Kid-Friendly Paint Stations
Create individual child paint stations for classroom or party crafts by taping a liner down to a table as the paint surface. Each child gets a liner to mix colors and rinse brushes; at the end you lift and toss. The liners save towels and stop spills from reaching the tabletop, and the white backdrop helps kids see true colors while mixing.
Patterned Pour Molds (Textured Prints)
Use the liner’s form-fitting, textured surface as a printing matrix for monoprints or texture-pour pieces. Spread paint or ink in the liner, press paper or thin wood veneer into it to pick up the texture, then remove and discard the liner.

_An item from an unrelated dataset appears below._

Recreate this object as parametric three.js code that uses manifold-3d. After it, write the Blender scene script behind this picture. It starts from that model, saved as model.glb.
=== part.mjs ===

This is a fast way to get repeatable textured backgrounds for greeting cards, mixed-media art, or scrapbooking.
Temporary Hardware & Parts Organizer
When doing small craft builds (model kits, jewelry, or furniture assembly), lay down a liner and use its shallow wells to separate screws, beads, or small parts by step or color. After the project you fold and toss the liner—no lost parts on the floor and minimal cleanup. The bright white makes it easy to spot tiny items.